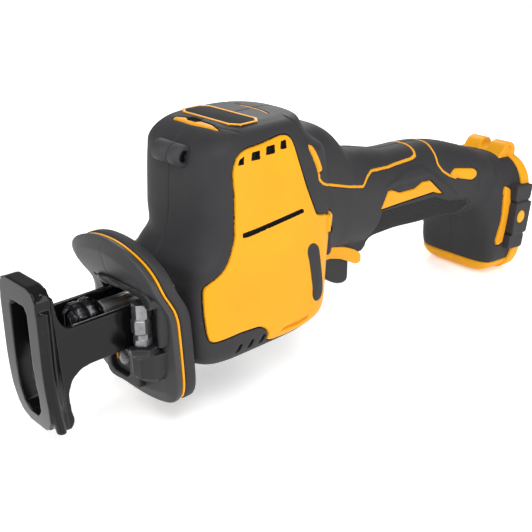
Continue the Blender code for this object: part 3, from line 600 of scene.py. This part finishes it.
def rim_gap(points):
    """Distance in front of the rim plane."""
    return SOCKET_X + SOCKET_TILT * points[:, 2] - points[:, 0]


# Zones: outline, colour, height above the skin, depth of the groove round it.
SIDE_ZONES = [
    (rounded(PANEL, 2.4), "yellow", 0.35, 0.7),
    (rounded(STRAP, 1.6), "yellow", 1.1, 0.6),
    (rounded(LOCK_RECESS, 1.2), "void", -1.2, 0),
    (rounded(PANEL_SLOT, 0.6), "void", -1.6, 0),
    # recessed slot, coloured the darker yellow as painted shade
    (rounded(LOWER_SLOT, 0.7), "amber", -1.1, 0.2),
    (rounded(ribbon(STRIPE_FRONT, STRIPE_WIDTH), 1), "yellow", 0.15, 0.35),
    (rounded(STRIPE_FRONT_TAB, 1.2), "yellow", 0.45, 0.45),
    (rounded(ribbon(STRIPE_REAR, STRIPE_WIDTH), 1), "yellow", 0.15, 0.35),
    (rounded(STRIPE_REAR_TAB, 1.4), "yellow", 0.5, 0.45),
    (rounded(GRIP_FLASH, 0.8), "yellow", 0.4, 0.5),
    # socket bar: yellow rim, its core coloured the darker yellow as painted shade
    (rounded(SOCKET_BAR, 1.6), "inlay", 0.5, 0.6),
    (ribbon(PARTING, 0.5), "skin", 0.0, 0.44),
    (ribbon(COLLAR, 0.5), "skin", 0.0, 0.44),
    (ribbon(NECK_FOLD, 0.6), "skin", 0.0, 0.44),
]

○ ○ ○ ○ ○

**YOUR GOAL:**
Quote each line of the data above exactly as written.

**TASK SOLUTION:**
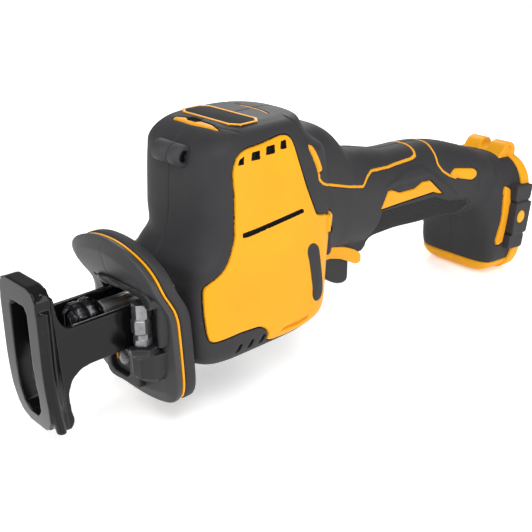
Continue the Blender code for this object: part 3, from line 600 of scene.py. This part finishes it.
def rim_gap(points):
    """Distance in front of the rim plane."""
    return SOCKET_X + SOCKET_TILT * points[:, 2] - points[:, 0]


# Zones: outline, colour, height above the skin, depth of the groove round it.
SIDE_ZONES = [
    (rounded(PANEL, 2.4), "yellow", 0.35, 0.7),
    (rounded(STRAP, 1.6), "yellow", 1.1, 0.6),
    (rounded(LOCK_RECESS, 1.2), "void", -1.2, 0),
    (rounded(PANEL_SLOT, 0.6), "void", -1.6, 0),
    # recessed slot, coloured the darker yellow as painted shade
    (rounded(LOWER_SLOT, 0.7), "amber", -1.1, 0.2),
    (rounded(ribbon(STRIPE_FRONT, STRIPE_WIDTH), 1), "yellow", 0.15, 0.35),
    (rounded(STRIPE_FRONT_TAB, 1.2), "yellow", 0.45, 0.45),
    (rounded(ribbon(STRIPE_REAR, STRIPE_WIDTH), 1), "yellow", 0.15, 0.35),
    (rounded(STRIPE_REAR_TAB, 1.4), "yellow", 0.5, 0.45),
    (rounded(GRIP_FLASH, 0.8), "yellow", 0.4, 0.5),
    # socket bar: yellow rim, its core coloured the darker yellow as painted shade
    (rounded(SOCKET_BAR, 1.6), "inlay", 0.5, 0.6),
    (ribbon(PARTING, 0.5), "skin", 0.0, 0.44),
    (ribbon(COLLAR, 0.5), "skin", 0.0, 0.44),
    (ribbon(NECK_FOLD, 0.6), "skin", 0.0, 0.44),
]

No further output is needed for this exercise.